A lot of life on planet Earth is awful and incredible

In deciding on a cover image for this issue, the Science News team had a difficult choice to make: Do we print a picture of a tick that reminds readers how much we all despise these critters? Or, do we go with a closeup view that masks ticks’ revolting character and makes you wonder: “Ooh. What’s that?” We chose to highlight hostilities to match the story headline, “Bulletins from the tick wars.”

“I have pangs now and then that I put so much tick rage and too little tick wonder into the story,” life sciences writer Susan Milius told me. Her story covers the ways researchers are trying to keep ticks from spreading diseases, from genetically manipulating mouse hosts to luring ticks to their death with raccoon-sized robots. Milius has a knack for helping readers appreciate all aspects of nature: the gross and charming, maddening and pleasant, horrifying and awe-inspiring. On behalf of tick wonder, she offers the following observations, which didn’t make it into the story:

  • What must it be like to feed on an animal thousands of times your size — to grab on as your meal brushes by and cling there for a day or more? “Maybe it would be as if people, with only their own two feet for transport, had to survive by feeding on trains and airplanes,” Milius says.
     
  • Blood feeds can be so rare and massive that a tick’s body can grow to a hundred times its original weight. That’s akin to an average-sized man gaining nearly 20,000 pounds from a single meal.
     
  • And ticks are prey as well as predators. “When they’re engorged — their lovely gross shape that most people hate — that’s a really nice little protein bar for somebody,” says tick specialist Holly Gaff. Ticks feasting on buffalo in Africa are lunch for iconic birds known as oxpeckers. An oxpecker is “basically eating the buffalo, very slowly,” Gaff says.
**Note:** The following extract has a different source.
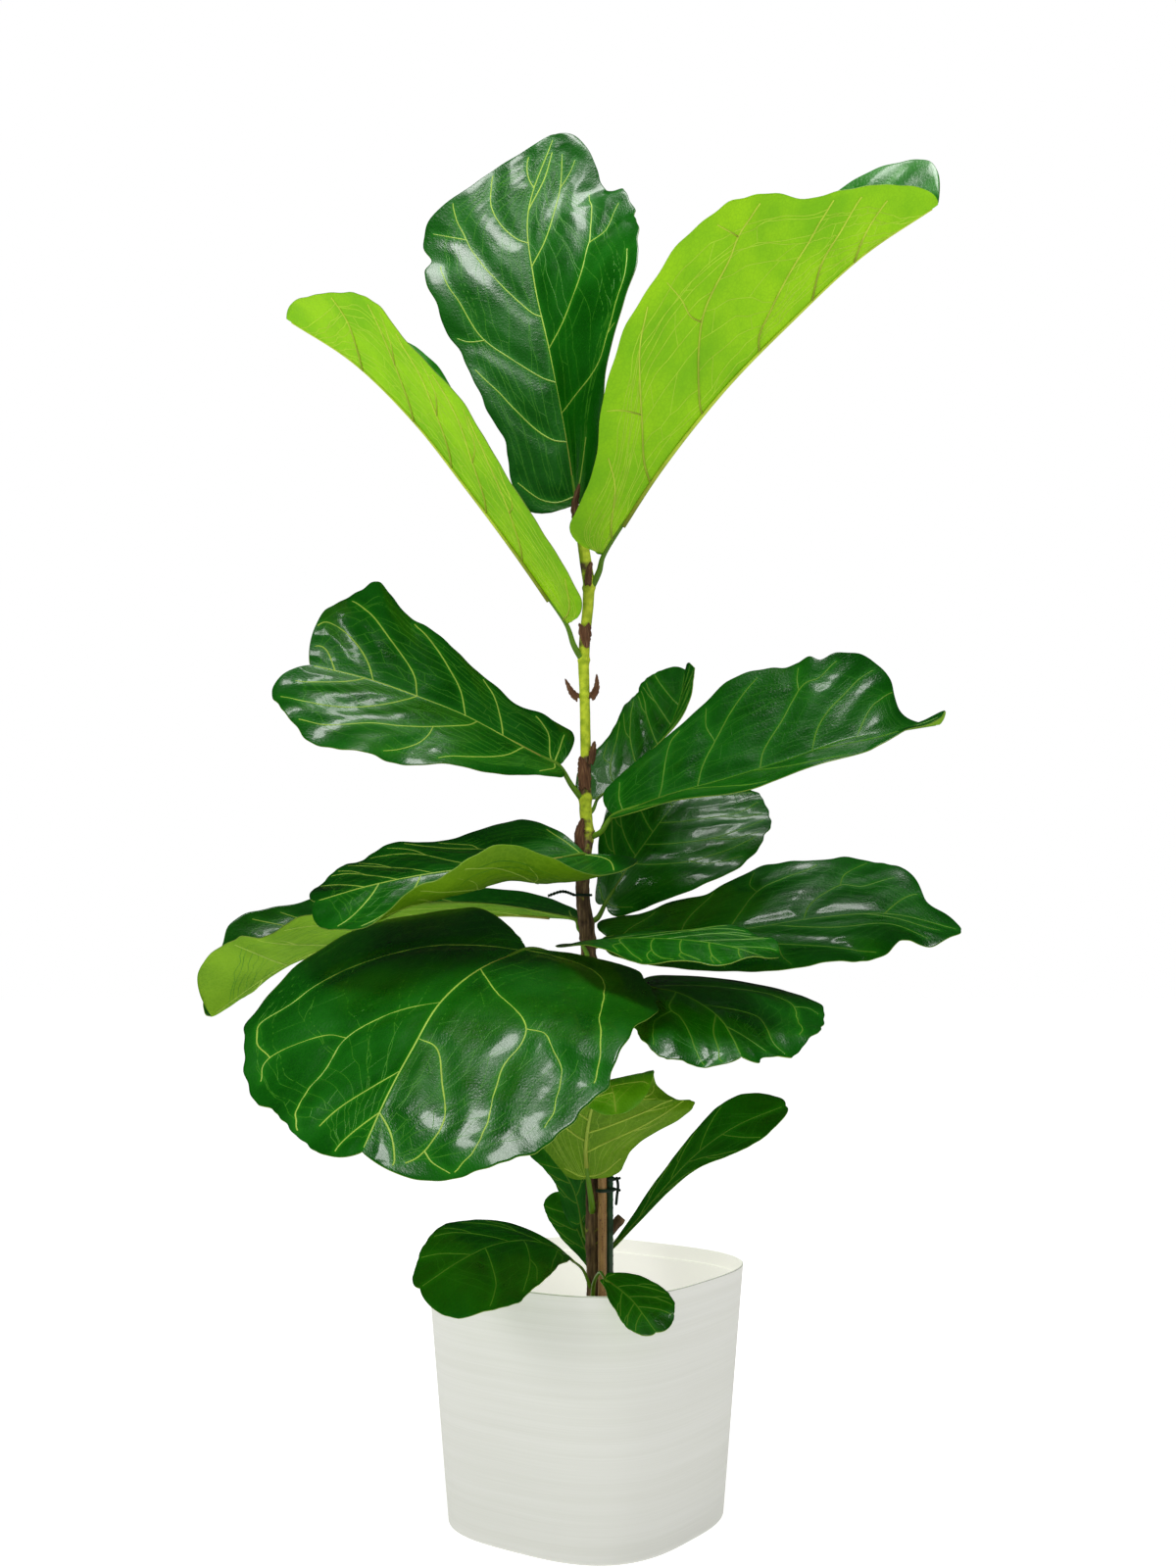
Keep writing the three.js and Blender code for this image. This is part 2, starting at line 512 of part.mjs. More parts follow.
function addPiece(name, geometry, colour, roughness = 0.6, metalness = 0) {
  geometry.computeVertexNormals();
  const material = new THREE.MeshStandardMaterial({ color: colour, roughness, metalness });
  const mesh = new THREE.Mesh(geometry, material);
  mesh.name = name;
  part.add(mesh);
}

// A ring of the pot's plan: a rounded square that is "half" wide across its flats.
function potRing(half, z) {
  return Array.from({ length: POT_SIDES }, (_, k) => {
    const angle = (k / POT_SIDES) * 2 * Math.PI;
    const spread = Math.abs(Math.cos(angle)) ** POT_POWER + Math.abs(Math.sin(angle)) ** POT_POWER;
    const radius = half / spread ** (1 / POT_POWER);
    return new THREE.Vector3(radius * Math.cos(angle + POT_TURN), radius * Math.sin(angle + POT_TURN), z);
  });
}

const outerHalf = (z) => POT_BASE_HALF + ((POT_RIM_HALF - POT_BASE_HALF) * z) / POT_HEIGHT;
const innerHalf = (z) => outerHalf(z) - POT_WALL;

function potGeometry() {
  const bandBottom = POT_HEIGHT - POT_BAND;
  return skinned([
    potRing(POT_BASE_HALF - POT_EDGE, 0),
    potRing(outerHalf(POT_EDGE_STEP) - POT_EDGE_STEP, POT_EDGE_STEP),
    potRing(outerHalf(POT_EDGE), POT_EDGE),
    potRing(outerHalf(POT_HEIGHT / 2), POT_HEIGHT / 2),
    potRing(outerHalf(POT_HEIGHT - POT_LIP_BEVEL), POT_HEIGHT - POT_LIP_BEVEL),
    potRing(POT_RIM_HALF - POT_LIP_BEVEL, POT_HEIGHT),
    potRing(POT_RIM_HALF - POT_LIP, POT_HEIGHT),
    potRing(outerHalf(bandBottom) - POT_LIP, bandBottom),
    potRing(innerHalf(bandBottom - POT_BAND_STEP), bandBottom - POT_BAND_STEP),
    potRing(innerHalf(POT_FLOOR + POT_EDGE), POT_FLOOR + POT_EDGE),
    potRing(innerHalf(POT_FLOOR) - POT_EDGE, POT_FLOOR),
  ]);
}

function soilSolid() {
  const bottom = POT_FLOOR + SOIL_GAP;
  const [perRing, perSide, slow] = SOIL_LUMP_TURNS;
  const surface = SOIL_RINGS.map((share, ring) => (
    potRing((innerHalf(SOIL_LEVEL) - SOIL_GAP) * share, 0).map((point, side) => {
      const lump = SOIL_LUMP * Math.sin(ring * perRing + side * perSide) * Math.cos(side * slow);
      point.z = SOIL_LEVEL + SOIL_MOUND * (1 - share ** 2) + (share < 1 ? lump : 0);
      return point;
    })));
  return solidOf(skinned([
    potRing(innerHalf(bottom) - POT_EDGE - SOIL_GAP, bottom),
    potRing(innerHalf(bottom + POT_EDGE) - SOIL_GAP, bottom + POT_EDGE + SOIL_GAP),
    ...surface,
  ]));
}

// The trunk, with a swelling at each leaf scar; "extra" makes it thicker all over, for cutting holes.
function trunkSolid(extra) {
  const tip = TRUNK[0][2];
  const end = TRUNK[TRUNK.length - 1][2];
  const heights = new Set(even(Math.round((tip - end) / TRUNK_STEP), tip, end));
  for (const z of SCAR_HEIGHTS) {
    for (const shift of [-SCAR_HALF_HEIGHT, 0, SCAR_HALF_HEIGHT]) heights.add(z + shift);
  }
  const sorted = [...heights].filter((z) => z <= tip && z >= end).sort((a, b) => a - b);
  const rings = sorted.map((z) => {
    const lower = Math.max(TRUNK.findIndex((entry) => entry[2] <= z), 1);
    const [high, low] = [TRUNK[lower - 1], TRUNK[lower]];
    const share = (z - low[2]) / (high[2] - low[2]);
    const at = low.map((value, c) => value + (high[c] - value) * share);
    const scar = SCAR_HEIGHTS.includes(z) ? SCAR_SWELL : 0;
    return Array.from({ length: TRUNK_SIDES }, (_, k) => {
      const angle = (k / TRUNK_SIDES) * 2 * Math.PI;
      const radius = at[3] + scar + extra;
      const level = z === end ? z - extra : z;
      return new THREE.Vector3(at[0] + radius * Math.cos(angle), at[1] + radius * Math.sin(angle), level);
    });
  });
  const stub = bar(STUB, (u) => STUB_RADIUS - STUB_TAPER * u + extra, STUB_SIDES, STUB_SHARES);
  return solidOf(skinned(rings)).add(solidOf(stub));
}

// A straight upright rod, swollen a little at its joints; "extra" as for the trunk.
function rodSolid(rod, extra) {
  const swellings = rod.joints.flatMap((z) => [z - CANE_JOINT_HALF_HEIGHT, z, z + CANE_JOINT_HALF_HEIGHT]);
  const levels = [rod.bottom - extra, ...swellings, rod.top + extra];
  const rings = levels.map((z) => Array.from({ length: ROD_SIDES }, (_, k) => {
    const angle = (k / ROD_SIDES) * 2 * Math.PI;
    const radius = rod.radius + extra + (rod.joints.includes(z) ? CANE_JOINT_SWELL : 0);
    return new THREE.Vector3(rod.x + radius * Math.cos(angle), rod.y + radius * Math.sin(angle), z);
  }));
  return solidOf(skinned(rings));
}

// A band drawn tight round upright stems, each given by x, y and radius.
function bandSolid(stems, level) {
  const outline = (offset, z) => Array.from({ length: BAND_SIDES }, (_, k) => {
    const angle = (k / BAND_SIDES) * 2 * Math.PI;
    const [x, y] = [Math.cos(angle), Math.sin(angle)];
    const reach = (stem) => stem.x * x + stem.y * y + stem.radius;
    const stem = stems.reduce((a, b) => (reach(a) > reach(b) ? a : b));
    return new THREE.Vector3(stem.x + (stem.radius + offset) * x, stem.y + (stem.radius + offset) * y, z);
  });
  const [inside, outside] = [BAND_GAP, BAND_GAP + BAND_WALL];
  const [low, high] = [level - BAND_HEIGHT / 2, level + BAND_HEIGHT / 2];
  const corners = [[inside, low], [outside, low], [outside, high], [inside, high]];
  return solidOf(skinned(corners.map(([offset, z]) => outline(offset, z)), true));
}

const trunk = trunkSolid(0);
const trunkHole = trunkSolid(CLEARANCE);
const clipTab = new THREE.BoxGeometry(CLIP_TAB.width, CLIP_TAB.depth, CLIP_TAB.top - CLIP_TAB.bottom)
  .translate(CLIP_TAB.x, CLIP_TAB.y, (CLIP_TAB.top + CLIP_TAB.bottom) / 2);
const twistTie = bandSolid([TWIST_TIE_STEM], TWIST_TIE_LEVEL)
  .add(solidOf(bar(TWIST_TIE_TAIL, () => TWIST_TIE_RADIUS, STALK_SIDES, STALK_SHARES)));

addPiece('pot', potGeometry(), 0xe6e4dc, 0.45);
addPiece('soil', geometryFrom(mainBody(soilSolid()
  .subtract(trunkHole)
  .subtract(rodSolid(CANE, CLEARANCE))
  .subtract(rodSolid(STAKE, CLEARANCE)))), 0x2d2018, 0.95);
addPiece('trunk', geometryFrom(trunk), 0x6b5434, 0.85);
addPiece('bamboo_cane', geometryFrom(rodSolid(CANE, 0)), 0xb08a4e, 0.6);
addPiece('plant_stake', geometryFrom(rodSolid(STAKE, 0)), 0x1f4a2c, 0.5);
addPiece('stake_clip', geometryFrom(bandSolid([CANE, STAKE], CLIP_LEVEL)
  .add(bandSolid([STAKE], CLIP_UPPER_LEVEL))
  .add(solidOf(clipTab))
  .subtract(rodSolid(STAKE, CLEARANCE))
  .subtract(rodSolid(CANE, CLEARANCE))), 0x142a1f, 0.5);
addPiece('twist_tie', geometryFrom(twistTie), 0x163322, 0.5);

for (const sheath of SHEATHS) {
  const blade = solidOf(bladeGeometry(sheath, SHEATH_ROWS, SHEATH_COLUMNS, SHEATH_THICKNESS, 0));
  addPiece(sheath.name, geometryFrom(mainBody(blade.subtract(trunkHole))), 0x5a4030, 0.9);
}

for (const leaf of LEAVES) {
  const rows = leaf.small ? SMALL_ROWS : BIG_ROWS;
  const columns = leaf.small ? SMALL_COLUMNS : BIG_COLUMNS;
  const ribDepth = leaf.small ? SMALL_MIDRIB_DEPTH : MIDRIB_DEPTH;
  const blade = solidOf(bladeGeometry(leaf, rows, columns, BLADE_THICKNESS, ribDepth));
  const line = [...leaf.stalk, leaf.rib[0], along(leaf.rib, STALK_REACH)];
  const stalkRadius = (u) => leaf.stalkRadius * (1 - STALK_TAPER * u);
  const stalk = solidOf(bar(line, stalkRadius, STALK_SIDES, STALK_SHARES));
  addPiece(leaf.name, geometryFrom(mainBody(blade.add(stalk).subtract(trunkHole))), leaf.colour, 0.4);
}

export default part;
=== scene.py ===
# A fiddle leaf fig in a white planter, about 1.3 m tall: the looks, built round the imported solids.
# Lengths are in metres, or in millimetres where a table is scaled by MM.

import math
import bpy
import numpy as np
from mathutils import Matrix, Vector, noise


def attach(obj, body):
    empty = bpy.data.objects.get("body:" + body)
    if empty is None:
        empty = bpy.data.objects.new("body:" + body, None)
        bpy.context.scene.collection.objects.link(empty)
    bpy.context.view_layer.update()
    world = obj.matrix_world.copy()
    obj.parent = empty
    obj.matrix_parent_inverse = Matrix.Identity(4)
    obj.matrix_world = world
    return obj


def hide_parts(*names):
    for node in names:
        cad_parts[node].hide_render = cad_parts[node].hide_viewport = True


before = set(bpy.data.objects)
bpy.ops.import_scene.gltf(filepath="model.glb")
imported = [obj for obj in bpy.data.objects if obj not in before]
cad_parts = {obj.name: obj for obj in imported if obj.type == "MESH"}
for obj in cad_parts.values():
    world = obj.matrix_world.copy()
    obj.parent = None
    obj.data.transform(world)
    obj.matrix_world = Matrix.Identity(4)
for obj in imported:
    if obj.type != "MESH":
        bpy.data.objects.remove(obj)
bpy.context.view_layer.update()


# ---- The studio ----
# A camera at the height of the leaves, looking a little up, as the plant was photographed.
# One soft light hangs above the plant, one stands to its left, and the room is white.

LENS_PIXELS = 1750
IMAGE_HEIGHT = 1600
SENSOR_WIDTH = 36
CAMERA_PITCH = 5
camera_data = bpy.data.cameras.new("camera")
camera_data.sensor_width = SENSOR_WIDTH
camera_data.lens = LENS_PIXELS / IMAGE_HEIGHT * SENSOR_WIDTH
camera = bpy.data.objects.new("camera", camera_data)
camera.location = (0.001, -1.55, 0.508)
camera.rotation_euler = (math.radians(90 + CAMERA_PITCH), 0, 0)
bpy.context.scene.collection.objects.link(camera)
bpy.context.scene.camera = camera
bpy.context.scene.view_settings.view_transform = "Standard"


def soft_light(name, place, target, width, height, watts, mirrored):
    """A rectangular softbox aimed at a point, which the glossy leaves mirror or don't."""
    data = bpy.data.lights.new(name, "AREA")
    data.shape = "RECTANGLE"
    data.size = width
    data.size_y = height
    data.energy = watts
    lamp = bpy.data.objects.new(name, data)
    lamp.location = place
    aim = Vector(target) - Vector(place)
    lamp.rotation_euler = aim.to_track_quat("-Z", "Y").to_euler()
    lamp.visible_glossy = mirrored
    bpy.context.scene.collection.objects.link(lamp)


soft_light("key_softbox", place=(0.15, -0.4, 2.6), target=(0, -0.1, 0.6),
           width=0.75, height=0.8, watts=34, mirrored=True)
soft_light("left_softbox", place=(-2.3, -1.7, 1.7), target=(0, 0, 0.5),
           width=1.0, height=1.2, watts=19, mirrored=False)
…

Isn’t biology amazing? Milius is full of such tidbits, like the fact that there are 18,000 types of non-honeybee bees, many of which also pollinate plants — a gem from my early days editing with Milius. Or the fact that a cicada nymph molts four times during its long life underground, before leaving its final crusty shell on my maple tree, shutters and backyard shed. When cicadas took over the yard this summer, my first reaction was “ew.” But revisiting Milius’ “Mystery in synchrony” story reminded me that we share planet Earth with some beautiful and bizarre life-forms.

Milius isn’t alone in her animal (and plant!) appreciation. In this issue, physics writer Emily Conover describes how spider silk deforms when it twists, giving spiders the power to resist excessive spinning. And two writers tackled tardigrade biology recently: Though water bears, it turns out, rarely swap genes, as molecular biology writer Tina Hesman Saey reports, they still have the impressive ability to survive everything but the boiling away of the oceans, as intern Maria Temming writes online.

The world can be a scary place, with real risks. Take steps to protect yourself, including keeping blood-hungry ticks away. But also take steps — reading SN, for one — to feed your sense of wonder.

Elizabeth Quill is former executive editor of Science News. She's now a freelance editor based in Washington, D.C.